Assessment. The Final Portfolios in and of themselves are a type of assessment of the learning goals I have laid out because they require students to showcase both their grasp of key course ideas and the tangible ways they have cultivated transferrable skills. Reviewing the two examples I have provided shows what clear mastery in these two areas looks like. Table 6 also showcases excerpts from additional student portfolios that further document students’ ability to communicate their subject matter expertise and how this expertise can be connected to a career, as well as how specific activities in class contributed to their transferrable skill development.

In addition to the use of the portfolios themselves as assessment tools, I also used a pre- and postclass survey to measure student improvement in these areas. Because I build in career readiness in across my course (not just the Final Portfolio Assignment), my survey assessment tool is designed to measure the impact of the class (not just the Final Portfolio Assignment) on my two central learning goals: 1) improvement in student perceptions measuring their level of expertise on key family topics and 2) improvement in student perceptions measuring their mastery of seven transferrable skills. This was done through a test/retest survey model where students complete the assessment the first week of class, before being exposed to any substantive ideas or concepts, and in the last week of class, when they are finishing their Final Course Portfolios.

The pre/post results (not shown) illustrate statistically significant improvements in student sense of content mastery. The assessment indicates that, as a class, students felt stronger mastery of seven key ideas emphasized as central learning goals by the end of the class. As a group, students believe they improved in their understanding of:

  • how to think like a sociologist about family life
  • how historical events influence family life for individuals of different races/ethnicities
  • how social class produces different outcomes for families
  • how variation in sex/gender influences families
  • how family is a type of social institution
  • mechanisms for growing social inequality in families
  • factors contributing to family diversity

With respect to transferrable skill development, the pre/post survey assessment documented statistically significant improvement in five of seven transferrable skills (communicating via presentation, critical thinking, equity and inclusion skills, leadership, and professionalism. Improvements were also observed in teamwork and use of technology, but these were not statistically significant. There was also statistically significant improvement in students’ sense that they could explain their relevant work skills to a future employer, a task that was built into the Final Course Portfolio.

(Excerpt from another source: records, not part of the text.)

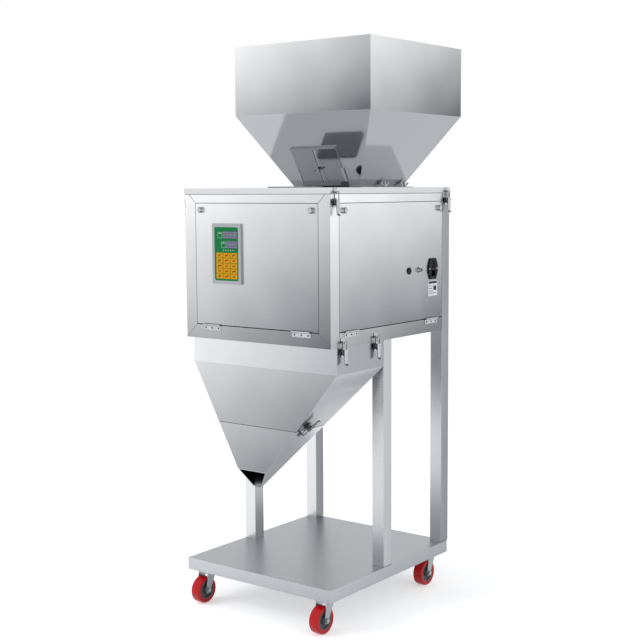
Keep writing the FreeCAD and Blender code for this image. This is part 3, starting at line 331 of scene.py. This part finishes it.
tyre_depth, shoulder, side_play = 0.0115, 0.005, 0.0005
bore_r, boss_r, web_r, web_sunk, web_end = 0.0045, 0.0105, 0.0125, 0.006, 0.007
corners = [end + "_" + side for end in ("front", "rear") for side in ("left", "right")]
for corner in corners:
    low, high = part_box("wheel_" + corner)
    middle = (Vector(low) + Vector(high)) / 2
    outer = (high[2] - low[2]) / 2
    half = (high[0] - low[0]) / 2 - side_play
    rim = outer - tyre_depth
    axle = Vector((1, 0, 0))
    # The tyre's shoulders are arcs of five steps of 15 degrees.
    profile = [(rim, -half + 0.002), (outer - shoulder, -half)]
    for i in range(1, 6):
        turn = math.radians(15 * i)
        profile.append((outer - shoulder + shoulder * math.sin(turn),
                        -half + shoulder - shoulder * math.cos(turn)))
    profile.append((outer, -half + shoulder))
    profile += [(r, -h) for r, h in reversed(profile)]
    profile.append(profile[0])
    form = bmesh.new()
    turned(form, profile, middle, axle, 72)
    tyre = piece("tyre_" + corner, form, "wheel_body_" + corner, red_tyre, 40)
    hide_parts("wheel_" + corner)
    form = bmesh.new()
    hub = [(bore_r, -half - 0.0004), (boss_r, -half - 0.0004), (boss_r + 0.001, -half + 0.001),
           (web_r, -half + web_sunk), (rim - web_end, -half + web_sunk),
           (rim - 0.004, -half + 0.0015), (rim + 0.0002, -half + 0.0015)]
    hub += [(r, -h) for r, h in reversed(hub)]
    hub.append(hub[0])
    turned(form, hub, middle, axle, 72)
    hub_piece = piece("hub_" + corner, form, "wheel_body_" + corner, hub_plastic, 30)
finish_nodes(zinc, "castor_mounts", *["castor_fork_" + corner for corner in corners])


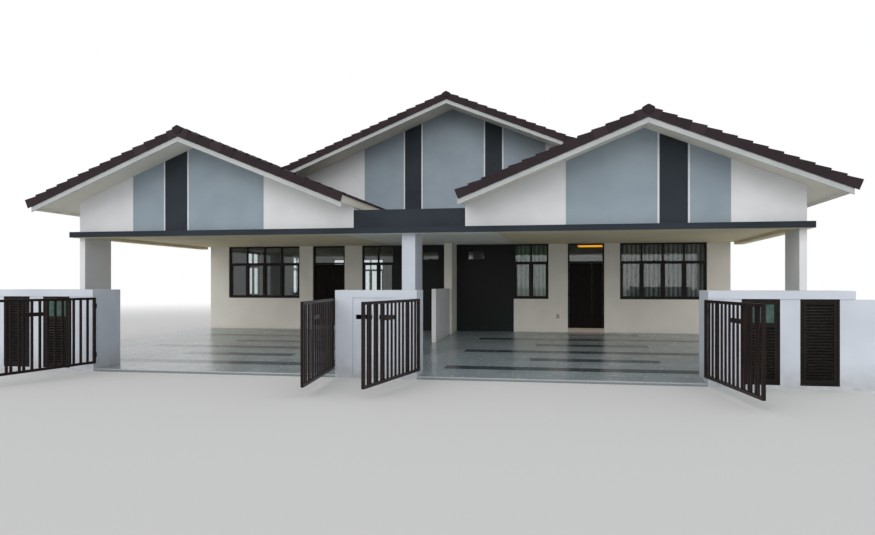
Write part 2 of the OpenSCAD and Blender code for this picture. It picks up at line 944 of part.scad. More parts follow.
// One blade, let into the stiles and tilted to shed rain to the street
module louvre_blade() {
    blade_len = louvre_leaf_w - 2 * louvre_stile + 2 * blade_tenon;
    translate([louvre_stile - blade_tenon, louvre_t / 2, 0]) rotate([blade_tilt, 0, 0])
        translate([0, -blade_w / 2, -blade_t / 2]) cube([blade_len, blade_w, blade_t]);
}

module at_louvre(k) {
    jamb_x = louvre_x + k * louvre_step + louvre_w - store_frame_w;
    translate([jamb_x - axis_clear, -fence_y - hinge_out, 0]) mirror([1, 0, 0]) children();
}

module louvre_door_right_near() { color(bronze) at_louvre(0) louvre_leaf(); }
module louvre_door_right_far() { color(bronze) at_louvre(1) louvre_leaf(); }
module louvre_door_left_near() { mirror([1, 0, 0]) louvre_door_right_near(); }
module louvre_door_left_far() { mirror([1, 0, 0]) louvre_door_right_far(); }

module door_hinges() {
    color("#55504c") both_homes() {
        for (z = leaf_hinges_z) {
            at_main_door() hinge_fixed(z);
            at_side_leaf() hinge_fixed(z);
        }
        for (k = [0, 1], z = louvre_hinges_z) at_louvre(k) hinge_fixed(z);
    }
}

// Gates. Local frame: hinge axis at the origin, the leaf along +X when closed.

gate_len = gateway_w / 2 - gate_gap / 2 - gate_set;
gate_axis_y = -fence_y + gate_t / 2;
barrel_r = 14;
barrel_h = 50;
gate_pin_r = 8;
lug_t = 12;
lug_h = 40;
plate_at = 0.6;
plate_t = 3;
bar_tenon = 1;
gate_hinges_z = [gate_z + hinge_in, gate_z + gate_h - hinge_in];

// Gaps between the bars, from the hinge stile to the free stile: 1 where a pair stands close
closeness = [0, 0, 0, 1, 0, 0, 0, 0, 0, 0, 1, 0, 1, 0, 1, 0];
bars = len(closeness) - 1;
pairs = sum_of(closeness, bars);
bar_room = gate_len - stile_set - 2 * gate_t;
wide_gap = (bar_room - bars * bar_w - pairs * pair_gap) / (bars + 1 - pairs);

function sum_of(list, last) = last < 0 ? 0 : list[last] + sum_of(list, last - 1);
function bar_x(k) =
    stile_set + gate_t + k * bar_w + sum_of(closeness, k) * pair_gap
    + (k + 1 - sum_of(closeness, k)) * wide_gap;

// Tube frame with upright bars, singly and in pairs, and a bolt plate across them
module gate_leaf() {
    half = gate_t / 2;
    translate([0, 0, gate_z]) {
        for (x = [stile_set, gate_len - gate_t])
            translate([x, -half, 0]) cube([gate_t, gate_t, gate_h]);
        for (z = [0, gate_h - gate_t])
            translate([stile_set, -half, z]) cube([gate_len - stile_set, gate_t, gate_t]);
        for (k = [0 : bars - 1])
            translate([bar_x(k), -bar_t / 2, gate_t - bar_tenon])
                cube([bar_w, bar_t, gate_h - 2 * (gate_t - bar_tenon)]);
        translate([plate_at * gate_len - plate_len / 2, -bar_t / 2 - plate_t,
                gate_h - plate_drop - plate_h / 2])
            cube([plate_len, bar_t + 2 * plate_t, plate_h]);
    }
    for (z = gate_hinges_z) translate([0, 0, z + pin_clear]) difference() {
        union() {
            cylinder(r = barrel_r, h = barrel_h);
            translate([0, -lug_t / 2, (barrel_h - lug_h) / 2])
                cube([stile_set + bar_tenon, lug_t, lug_h]);
        }
        translate([0, 0, -through])
            cylinder(r = gate_pin_r + pin_clear, h = barrel_h + 2 * through);
    }
}

// Lower half of each gate hinge: a barrel on a lug from the jamb, with its pin standing up
module gate_hinge() {
    pin_short = 6;
    for (z = gate_hinges_z) translate([0, 0, z]) {
        translate([0, 0, -barrel_h]) cylinder(r = barrel_r, h = barrel_h);
        translate([0, 0, -barrel_h]) cylinder(r = gate_pin_r, h = 2 * barrel_h - pin_short);
        translate([-gate_set, -lug_t / 2, -(barrel_h + lug_h) / 2])
            cube([gate_set, lug_t, lug_h]);
    }
}

module at_pier() { translate([pier_half + gate_set, gate_axis_y, 0]) children(); }
module at_store() {
    translate([store_x - gate_set, gate_axis_y, 0]) mirror([1, 0, 0]) children();
}

module gate_hinges() {
    color(gate_paint) both_homes() {
        at_pier() gate_hinge();
        at_store() gate_hinge();
    }
}

module gate_right_inner() {
    color(gate_paint) at_pier() rotate([0, 0, -gate_open]) gate_leaf();
}
module gate_right_outer() {
    color(gate_paint) at_store() rotate([0, 0, -gate_open]) gate_leaf();
}
module gate_left_inner() { mirror([1, 0, 0]) gate_right_inner(); }
module gate_left_outer() { mirror([1, 0, 0]) gate_right_outer(); }

house_floor();
porch_floor();
door_sills();
front_outer_walls();
front_inner_walls();
feature_walls();
party_wall();
low_party_wall();
side_walls();
rear_wall();
main_gable_wall();
grey_panels();
dark_panels();
ledge_band();
porch_ceiling();
house_ceiling();
centre_column();
outer_columns();
porch_gable_walls();
porch_side_walls();
centre_parapet();
main_roof();
porch_roofs();
ridge_caps();
barge_boards();
eaves_boards();
main_soffits();
porch_soffits();
window_frames();
window_glass();
entrance_frames();
centre_pier();
store_walls();
store_caps();
boundary_end_walls();
store_frames();
gate_hinges();
door_hinges();
entrance_door_left();
entrance_door_right();
side_leaf_left();
side_leaf_right();
gate_left_outer();
gate_left_inner();
gate_right_inner();
gate_right_outer();
louvre_door_left_near();
louvre_door_left_far();
louvre_door_right_near();
louvre_door_right_far();
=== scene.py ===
import bpy
import bmesh
import math
from mathutils import Matrix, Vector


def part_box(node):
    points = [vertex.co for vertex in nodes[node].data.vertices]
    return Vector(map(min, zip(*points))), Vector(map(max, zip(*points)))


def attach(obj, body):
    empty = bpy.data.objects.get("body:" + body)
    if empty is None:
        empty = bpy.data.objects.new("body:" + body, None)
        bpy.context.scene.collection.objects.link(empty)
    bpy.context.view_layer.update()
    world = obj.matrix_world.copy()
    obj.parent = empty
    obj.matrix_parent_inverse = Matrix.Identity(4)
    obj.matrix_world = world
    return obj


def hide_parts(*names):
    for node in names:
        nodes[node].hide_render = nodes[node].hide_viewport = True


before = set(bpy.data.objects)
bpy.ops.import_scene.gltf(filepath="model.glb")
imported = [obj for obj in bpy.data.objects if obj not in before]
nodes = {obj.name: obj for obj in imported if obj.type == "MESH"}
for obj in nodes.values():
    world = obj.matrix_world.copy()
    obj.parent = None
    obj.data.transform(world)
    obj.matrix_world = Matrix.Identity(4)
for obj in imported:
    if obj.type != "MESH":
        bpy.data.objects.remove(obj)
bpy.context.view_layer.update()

# Camera, floor and light
# A level camera at eye height across the street, turned a little to the left.
# Soft light from the sky, from high on the left and, low and faint, from beside the camera, over
# a pale floor that fades into white.
camera_turn = math.radians(10.74)
floor_radius = 260
fade_from, fade_to = 22.0, 60.0  # metres from the middle, where the floor turns white


def add_object(name, data, finish=None):
    item = bpy.data.objects.new(name, data)
    bpy.context.scene.collection.objects.link(item)
    if finish:
        data.materials.append(finish)
    return item


camera = add_object("camera", bpy.data.cameras.new("camera"))
bpy.context.scene.camera = camera
camera.location = (3.825, -16.5, 1.86)
camera.rotation_euler = (math.radians(90), 0, camera_turn)
camera.data.lens = 29.5
camera.data.sensor_width = 36
camera.data.shift_y = 0.0186
camera.data.clip_end = 600
bpy.context.scene.view_settings.view_transform = "Standard"


def linear(code):
    """An sRGB hex value as linear red, green, blue and alpha"""
    levels = [int(code[k:k + 2], 16) / 255 for k in (1, 3, 5)]
    return (*[v / 12.92 if v <= 0.04045 else ((v + 0.055) / 1.055) ** 2.4 for v in levels], 1.0)


def fill(node, inputs):
    """Fills inputs with values, sRGB hex colours, sockets or the first output of other nodes"""
    for name, value in inputs.items():
        if isinstance(value, bpy.types.Node):
            value = value.outputs[0]
        if isinstance(value, bpy.types.NodeSocket):
            node.id_data.links.new(value, node.inputs[name])
        else:
            is_colour = isinstance(value, str) and value.startswith("#")
            node.inputs[name].default_value = linear(value) if is_colour else value


def add(tree, kind, inputs={}, stops=(), **settings):
    """Adds a node with its settings, its inputs and, on a ramp, (position, sRGB hex) stops"""
    node = tree.nodes.new(kind if "Node" in kind else tree.bl_idname.removesuffix("Tree") + kind)
    for name, value in settings.items():
        setattr(node, name, value)
    fill(node, inputs)
    if stops:
        while len(node.color_ramp.elements) < len(stops):
            node.color_ramp.elements.new(0.5)
        for stop, (position, code) in zip(node.color_ramp.elements, stops):
            stop.position = position
            stop.color = linear(code)
    return node


def background_rays(tree):
    """1 for the rays that show the background: from the camera, in a reflection or through glass"""
    path = add(tree, "LightPath").outputs
    seen = add(tree, "Math", {0: path["Is Camera Ray"], 1: path["Is Glossy Ray"]}, operation="MAXIMUM")
    return add(tree, "Math", {0: seen, 1: path["Is Transmission Ray"]}, operation="MAXIMUM")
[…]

An analysis of student portfolios also illustrates students’ ability to connect and highlight ways the class could contribute value to a future career or profession. For example, one student explained:

“I expected to learn a lot about the more formal institutions of family and the traditional definitions, which we did, but was not expecting to dive so deep into the real experiences and less romantic side of family life. From learning more about the ‘traditional’ nuclear family (which was more of a blip in time than anything), to the more damming statistics of divorce and family violence. In not only learning about these things from the text, but also from sharing personal stories and experience with my fellow students, I came out the other side with a far greater understanding of the sociological framework of what a family really looks like. This learning opportunity will and has better informed me of my own experience but also that of those with whom I learn and work with. From my psychology education to my professional work as a people leader, I am now far better off in understanding the human condition. I am able to think more critically about the unknown circumstances of those I manage and when they are willing to share their experience I can understand it. I recently had an encounter with a younger person who was upset that they were in their early twenties and had no desire to get married or have kids for at least five more years and they felt a lot of discomfort around this. Pointing to the statistics from this coursework about the average age of both these life events and the increasing average age, I was able to put them at ease with the simple fact that it is more the norm than ever before. A feeling of relief washed over them before my eyes, and that is a powerful experience.”

Students also articulated how the course further developed key skills, such as problem solving: “During various point[s] in this semester I was asked to problem solve, particularly during our memo assignment. I think being able to think of solutions while also being data driven is definitely something I improved at during this course.”

Conclusion. Overall, both the course design and the Final Portfolio assignment appears to improve student awareness in two important areas that are connected to career readiness. First, the course design focuses students on thinking carefully about how the specialized knowledge they are learning can be applied in real-world ways. The portfolio provides students with a place to practice articulating the connections among key sociological concepts and their applicability to a future career. The course is also built around the idea of developing transferrable skills in seven different areas. The portfolio assignment provides students with a key opportunity to link their class activities to the development of these skills in very specific ways. The learning they do in this assignment, and the way they learn to package their learning, should better position them to explain how what they have done as a college student can be applied in a job after graduation.